Half-love is like half done poetry. Untrue and not beautiful. How will I notice the hair-pin bends of their smiles? How will I know how they are feeling today by just looking at way they shuffle their feet while standing? How will I get to remember the little details of how their noses cringe when they laugh? How will I memorize how they look before a kiss? How will I do all this by not loving someone till it is a lot more than enough? Hence, I shall love a little too much.

They’ll think I love them like I love words, or like I love to travel. They might even come to believe that I love them like the soils love the first rain. I’ll tell you a little secret here, though… I love them a little more than that. I love them a little more than they think I can. I long for their voices a little more than I pretend to long for. I’ll hug them a little tighter and a little longer than they think I will. I will love them a little more than that. I will love a little too much.

Sunday, August 17, 2014

#TrueLove

I've thought about it a lot.  What is love and what is not love? What drove man to come up with words like ‘Infatuation’, ‘Crush’, and then the most controversial of all, ‘True Love’?  Is there any scale of damage from 1 to 10, or probably an odometer that the heart has, which can tell one from the other? The reason why I capitalize True Love is because I think it is a patent. Probably, the most popular patent that humans have ever come up with, of something that doesn't even exist.

Is a heart supposed to thump the loudest only at the sight of your ‘once-in-a-lifetime-and-never-can-it-ever-happen-again-one-true-love’? Personally, my heart races with equal enthusiasm when I see my favorite brownie arriving at my table. Call me an antithesis of True Love walking around shamelessly, but I find absolutely no hesitation in announcing that True Love is a myth. A well-fed, well-guarded, big fat myth.

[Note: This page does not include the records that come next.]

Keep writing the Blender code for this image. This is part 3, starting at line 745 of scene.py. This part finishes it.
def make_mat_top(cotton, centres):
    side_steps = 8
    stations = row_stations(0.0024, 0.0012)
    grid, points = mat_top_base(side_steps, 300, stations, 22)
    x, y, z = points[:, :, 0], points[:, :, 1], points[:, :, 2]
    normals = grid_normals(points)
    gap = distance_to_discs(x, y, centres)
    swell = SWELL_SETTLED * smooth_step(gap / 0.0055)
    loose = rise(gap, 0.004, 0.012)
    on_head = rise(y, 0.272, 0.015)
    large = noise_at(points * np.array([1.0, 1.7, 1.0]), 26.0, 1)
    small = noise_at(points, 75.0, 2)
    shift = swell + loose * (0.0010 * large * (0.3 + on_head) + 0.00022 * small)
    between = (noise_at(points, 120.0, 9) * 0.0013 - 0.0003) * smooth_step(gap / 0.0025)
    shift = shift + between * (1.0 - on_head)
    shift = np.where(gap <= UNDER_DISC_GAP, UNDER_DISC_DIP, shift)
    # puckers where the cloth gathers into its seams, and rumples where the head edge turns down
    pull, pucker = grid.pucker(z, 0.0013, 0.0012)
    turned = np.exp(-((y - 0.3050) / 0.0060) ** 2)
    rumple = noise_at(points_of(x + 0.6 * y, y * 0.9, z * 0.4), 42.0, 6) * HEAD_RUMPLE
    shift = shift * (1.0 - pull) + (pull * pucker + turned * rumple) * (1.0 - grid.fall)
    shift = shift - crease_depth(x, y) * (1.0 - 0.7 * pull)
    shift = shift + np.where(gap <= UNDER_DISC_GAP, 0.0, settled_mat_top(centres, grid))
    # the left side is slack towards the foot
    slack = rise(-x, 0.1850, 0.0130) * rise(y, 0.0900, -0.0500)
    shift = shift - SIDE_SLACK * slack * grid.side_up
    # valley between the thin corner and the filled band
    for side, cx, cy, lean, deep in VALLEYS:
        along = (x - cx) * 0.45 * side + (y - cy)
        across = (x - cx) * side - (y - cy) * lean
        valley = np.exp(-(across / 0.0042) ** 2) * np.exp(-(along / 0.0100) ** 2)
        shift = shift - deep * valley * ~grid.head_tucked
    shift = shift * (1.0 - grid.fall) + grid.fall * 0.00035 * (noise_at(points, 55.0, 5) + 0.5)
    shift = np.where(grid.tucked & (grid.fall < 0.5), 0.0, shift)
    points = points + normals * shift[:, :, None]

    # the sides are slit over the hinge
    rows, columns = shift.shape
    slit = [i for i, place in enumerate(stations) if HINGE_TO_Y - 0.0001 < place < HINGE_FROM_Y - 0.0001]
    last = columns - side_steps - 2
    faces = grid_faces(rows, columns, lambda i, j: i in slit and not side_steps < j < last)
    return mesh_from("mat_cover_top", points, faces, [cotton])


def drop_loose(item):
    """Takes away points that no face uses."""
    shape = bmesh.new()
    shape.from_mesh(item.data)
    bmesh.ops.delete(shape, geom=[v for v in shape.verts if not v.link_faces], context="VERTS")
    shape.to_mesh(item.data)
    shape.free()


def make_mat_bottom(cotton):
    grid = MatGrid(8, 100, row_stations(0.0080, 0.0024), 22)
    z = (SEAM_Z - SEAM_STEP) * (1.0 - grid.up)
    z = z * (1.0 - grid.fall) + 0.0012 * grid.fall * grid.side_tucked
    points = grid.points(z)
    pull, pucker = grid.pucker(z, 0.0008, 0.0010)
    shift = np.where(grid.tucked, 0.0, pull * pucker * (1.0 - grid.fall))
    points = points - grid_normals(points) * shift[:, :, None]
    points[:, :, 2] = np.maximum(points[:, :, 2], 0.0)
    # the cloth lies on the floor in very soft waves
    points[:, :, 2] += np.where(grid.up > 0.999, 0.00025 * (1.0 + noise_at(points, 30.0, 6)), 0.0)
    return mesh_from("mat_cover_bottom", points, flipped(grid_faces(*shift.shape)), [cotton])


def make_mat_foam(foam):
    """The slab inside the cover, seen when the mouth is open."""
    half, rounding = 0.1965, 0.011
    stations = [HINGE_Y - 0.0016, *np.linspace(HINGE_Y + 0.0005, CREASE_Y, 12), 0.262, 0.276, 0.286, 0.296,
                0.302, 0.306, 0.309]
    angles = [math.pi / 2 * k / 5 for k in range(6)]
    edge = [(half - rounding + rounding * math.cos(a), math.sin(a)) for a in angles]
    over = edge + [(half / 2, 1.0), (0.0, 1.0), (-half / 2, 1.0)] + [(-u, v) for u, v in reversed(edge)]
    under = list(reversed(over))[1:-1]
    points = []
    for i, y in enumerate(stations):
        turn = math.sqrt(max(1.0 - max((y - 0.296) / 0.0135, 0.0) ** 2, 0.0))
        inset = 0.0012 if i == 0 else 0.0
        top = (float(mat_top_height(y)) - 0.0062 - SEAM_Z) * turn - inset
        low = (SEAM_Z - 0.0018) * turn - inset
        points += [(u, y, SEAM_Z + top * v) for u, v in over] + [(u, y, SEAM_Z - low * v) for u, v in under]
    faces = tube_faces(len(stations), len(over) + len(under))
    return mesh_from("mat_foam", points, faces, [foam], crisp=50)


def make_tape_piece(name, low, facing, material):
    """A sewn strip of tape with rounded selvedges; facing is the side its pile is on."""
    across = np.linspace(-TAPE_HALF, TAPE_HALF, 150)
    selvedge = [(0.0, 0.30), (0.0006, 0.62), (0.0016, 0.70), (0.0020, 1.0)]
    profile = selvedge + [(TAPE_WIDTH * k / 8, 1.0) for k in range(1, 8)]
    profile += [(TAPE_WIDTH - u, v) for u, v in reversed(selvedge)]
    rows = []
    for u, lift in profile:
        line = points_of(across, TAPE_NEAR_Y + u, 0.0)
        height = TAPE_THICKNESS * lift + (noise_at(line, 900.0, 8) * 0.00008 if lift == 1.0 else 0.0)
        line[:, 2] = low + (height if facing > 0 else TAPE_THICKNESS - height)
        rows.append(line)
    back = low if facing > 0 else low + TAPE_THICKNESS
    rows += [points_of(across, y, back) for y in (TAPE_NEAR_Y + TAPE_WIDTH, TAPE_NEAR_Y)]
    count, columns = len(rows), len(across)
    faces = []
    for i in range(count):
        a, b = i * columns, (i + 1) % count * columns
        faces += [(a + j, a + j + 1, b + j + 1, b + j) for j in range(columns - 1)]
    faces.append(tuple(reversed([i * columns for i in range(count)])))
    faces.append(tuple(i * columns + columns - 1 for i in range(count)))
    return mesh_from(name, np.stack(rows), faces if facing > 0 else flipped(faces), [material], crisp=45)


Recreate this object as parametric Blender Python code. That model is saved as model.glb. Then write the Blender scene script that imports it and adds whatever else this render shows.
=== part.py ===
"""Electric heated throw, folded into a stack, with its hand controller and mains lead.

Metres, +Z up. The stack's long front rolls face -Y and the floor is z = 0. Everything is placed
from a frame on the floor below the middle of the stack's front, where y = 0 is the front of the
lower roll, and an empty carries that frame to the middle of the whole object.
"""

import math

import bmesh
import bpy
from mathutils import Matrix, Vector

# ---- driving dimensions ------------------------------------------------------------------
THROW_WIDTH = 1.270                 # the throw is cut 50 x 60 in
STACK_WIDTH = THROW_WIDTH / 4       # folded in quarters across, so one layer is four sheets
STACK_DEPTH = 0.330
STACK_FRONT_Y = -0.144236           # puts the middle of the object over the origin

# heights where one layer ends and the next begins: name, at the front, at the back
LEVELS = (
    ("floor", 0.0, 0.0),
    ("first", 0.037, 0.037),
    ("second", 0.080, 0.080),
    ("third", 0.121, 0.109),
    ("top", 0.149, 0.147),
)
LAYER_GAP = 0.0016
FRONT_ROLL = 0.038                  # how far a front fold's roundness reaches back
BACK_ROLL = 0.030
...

Ever since I can remember,Bollywood songs and those expensive cards on the shelves of gift stores told me that True Love is different It has the following attributes:

1. It can happen only once in a lifetime. Anything you have before or after that is a crush, infatuation, or self-healing and void-filling.
2. True Love demands nothing. No keeping, no wanting to know, complete trust and no hard feelings. Ever.
3. True Love is the real deal. Rest everything just comes and goes.
4. … and well, I didn't pay much attention to what people have to say about this so I can’t really keep the list going. Trust me there are people who can.

It took me 22 years to get to realize what love really looks like.

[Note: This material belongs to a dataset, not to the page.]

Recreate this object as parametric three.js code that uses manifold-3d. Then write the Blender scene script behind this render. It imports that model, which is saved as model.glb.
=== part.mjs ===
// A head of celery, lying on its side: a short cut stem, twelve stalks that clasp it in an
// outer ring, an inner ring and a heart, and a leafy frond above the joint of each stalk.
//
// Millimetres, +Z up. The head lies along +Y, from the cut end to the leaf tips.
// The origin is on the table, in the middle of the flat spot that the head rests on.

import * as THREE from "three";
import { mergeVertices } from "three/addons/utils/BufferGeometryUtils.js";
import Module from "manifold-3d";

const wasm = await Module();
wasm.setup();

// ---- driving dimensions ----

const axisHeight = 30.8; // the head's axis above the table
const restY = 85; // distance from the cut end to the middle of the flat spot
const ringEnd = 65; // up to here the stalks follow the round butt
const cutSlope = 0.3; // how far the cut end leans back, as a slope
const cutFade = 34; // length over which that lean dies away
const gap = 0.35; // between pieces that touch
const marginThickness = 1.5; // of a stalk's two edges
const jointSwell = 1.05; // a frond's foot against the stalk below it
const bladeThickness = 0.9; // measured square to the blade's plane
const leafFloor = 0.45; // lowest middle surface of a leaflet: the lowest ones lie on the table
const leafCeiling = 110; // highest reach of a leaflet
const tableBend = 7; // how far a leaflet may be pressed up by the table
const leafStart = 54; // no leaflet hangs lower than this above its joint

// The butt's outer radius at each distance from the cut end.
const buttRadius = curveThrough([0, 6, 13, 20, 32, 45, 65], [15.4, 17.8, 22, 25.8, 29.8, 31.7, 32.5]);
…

There is a door. A beautiful, glorious door with sparkling white rice bulbs along its periphery, painted in shades of pink, lilac, purple and red. The door is majestic and alluring. None like you've seen before, nothing so bright or glorious. You want to enter, so you knock. No one answers, so you knock again. This time you wait a little. You still are captivated by the beauty of the door. It’s been a while now, and no one has answered yet. Then you begin to grow a little tired. You wait more and more, and then you’re angry. Your eyes hurt while staring at those bright lights now. The paint, you realize, is a little too flashy. People can have different thresholds of when they get too tired of it. But they all do someday. After weeks, months and years of waiting to enter the door, you are exhausted. You lose heart a little everyday and then one fine day, you decide to walk away.

But then you notice there is another door a little distance ahead. This one’s not grand, not sparkling and not alluring. It is as ordinary looking as it could get. The woodwork isn't done well. Sharp edges remain and it hasn't been painted in any color. It’s there, right in front of you. You wonder how you didn't notice this one before. You give the door a little push and it opens up for you. Just like that. You can walk in or walk away. But the door did open this time. 

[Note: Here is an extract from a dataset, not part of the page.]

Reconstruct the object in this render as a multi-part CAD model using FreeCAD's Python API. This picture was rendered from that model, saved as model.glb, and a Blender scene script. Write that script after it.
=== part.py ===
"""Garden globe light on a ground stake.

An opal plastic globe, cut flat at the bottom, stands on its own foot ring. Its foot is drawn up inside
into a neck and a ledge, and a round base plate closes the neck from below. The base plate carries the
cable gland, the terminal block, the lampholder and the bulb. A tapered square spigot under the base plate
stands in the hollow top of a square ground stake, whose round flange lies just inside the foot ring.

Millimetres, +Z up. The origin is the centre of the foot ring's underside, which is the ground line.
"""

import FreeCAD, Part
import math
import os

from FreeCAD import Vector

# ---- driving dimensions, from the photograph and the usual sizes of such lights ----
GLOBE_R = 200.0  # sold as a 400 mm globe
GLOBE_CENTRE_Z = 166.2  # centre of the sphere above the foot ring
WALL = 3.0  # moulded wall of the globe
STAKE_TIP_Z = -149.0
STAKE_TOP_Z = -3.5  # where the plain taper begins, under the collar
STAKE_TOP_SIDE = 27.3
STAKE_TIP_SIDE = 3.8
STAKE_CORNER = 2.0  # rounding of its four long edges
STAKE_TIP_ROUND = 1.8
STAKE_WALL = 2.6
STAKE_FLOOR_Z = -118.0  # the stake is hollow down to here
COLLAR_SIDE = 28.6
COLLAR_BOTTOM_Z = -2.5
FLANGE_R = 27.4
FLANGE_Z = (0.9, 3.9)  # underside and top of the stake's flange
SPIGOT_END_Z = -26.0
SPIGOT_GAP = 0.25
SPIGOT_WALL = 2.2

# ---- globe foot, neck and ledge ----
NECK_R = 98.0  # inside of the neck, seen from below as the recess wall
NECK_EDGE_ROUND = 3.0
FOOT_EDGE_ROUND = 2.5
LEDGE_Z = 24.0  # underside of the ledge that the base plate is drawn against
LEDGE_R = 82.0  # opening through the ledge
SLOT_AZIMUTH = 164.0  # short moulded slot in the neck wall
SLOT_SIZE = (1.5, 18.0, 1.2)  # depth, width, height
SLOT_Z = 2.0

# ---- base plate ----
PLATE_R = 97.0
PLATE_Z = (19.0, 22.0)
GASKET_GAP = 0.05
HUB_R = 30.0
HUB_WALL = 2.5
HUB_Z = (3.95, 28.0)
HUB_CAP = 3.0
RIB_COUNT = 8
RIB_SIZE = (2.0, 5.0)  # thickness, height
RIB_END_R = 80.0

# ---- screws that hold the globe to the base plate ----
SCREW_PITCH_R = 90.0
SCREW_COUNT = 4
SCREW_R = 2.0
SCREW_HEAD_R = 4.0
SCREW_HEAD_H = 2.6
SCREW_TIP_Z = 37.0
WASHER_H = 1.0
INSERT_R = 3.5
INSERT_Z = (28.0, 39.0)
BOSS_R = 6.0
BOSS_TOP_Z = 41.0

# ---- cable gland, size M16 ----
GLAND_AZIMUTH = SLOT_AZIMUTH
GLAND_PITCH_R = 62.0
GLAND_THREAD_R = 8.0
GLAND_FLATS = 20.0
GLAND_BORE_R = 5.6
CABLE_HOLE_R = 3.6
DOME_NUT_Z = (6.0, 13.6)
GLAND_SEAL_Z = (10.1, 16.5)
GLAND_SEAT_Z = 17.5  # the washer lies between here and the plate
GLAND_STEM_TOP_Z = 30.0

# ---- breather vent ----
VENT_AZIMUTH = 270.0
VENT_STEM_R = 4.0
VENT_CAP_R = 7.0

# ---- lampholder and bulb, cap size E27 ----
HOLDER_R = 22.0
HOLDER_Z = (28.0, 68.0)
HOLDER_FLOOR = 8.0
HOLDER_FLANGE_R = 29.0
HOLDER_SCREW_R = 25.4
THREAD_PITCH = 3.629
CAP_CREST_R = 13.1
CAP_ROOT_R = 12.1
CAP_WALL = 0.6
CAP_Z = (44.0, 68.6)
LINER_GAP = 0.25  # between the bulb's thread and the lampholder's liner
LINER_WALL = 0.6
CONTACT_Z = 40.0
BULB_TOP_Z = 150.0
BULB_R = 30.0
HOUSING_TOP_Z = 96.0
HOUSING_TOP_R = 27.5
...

The second door is what love looks like. Like it is in real life. Flawed and imperfect. The only reason why I think people talk of True Love and the first door is because such things are good for our ego. We want to believe that there is a better kind of love. Free of wants and desires. We want to believe that we are capable of more. That makes us strive better and harder. True Love is a good motivator, but it is a myth. Flawed love is as far as you get. Love will want to fight, and break you in anger. It will want to take you out for lunch. It will want you to stay away for a few days. Love will want not to talk after a long day at work and simply read its favorite book. Love will want to kiss you. Love will want to not snuggle up with you in a blanket at times. Love can go away at will and sometimes without a reason. Love needs imperfection to thrive. True Love doesn't need any of this for thriving, because it does not exist.

You can stare at perfection as much as you want, but when you’re done, you can always come back home to the second door. Standing outside the first door, knocking and being unanswered is important too. It is necessary, because then you’ll understand how exhausting perfection is and also how it feels like your heart to be home.


To all those who realize this, happy homecoming!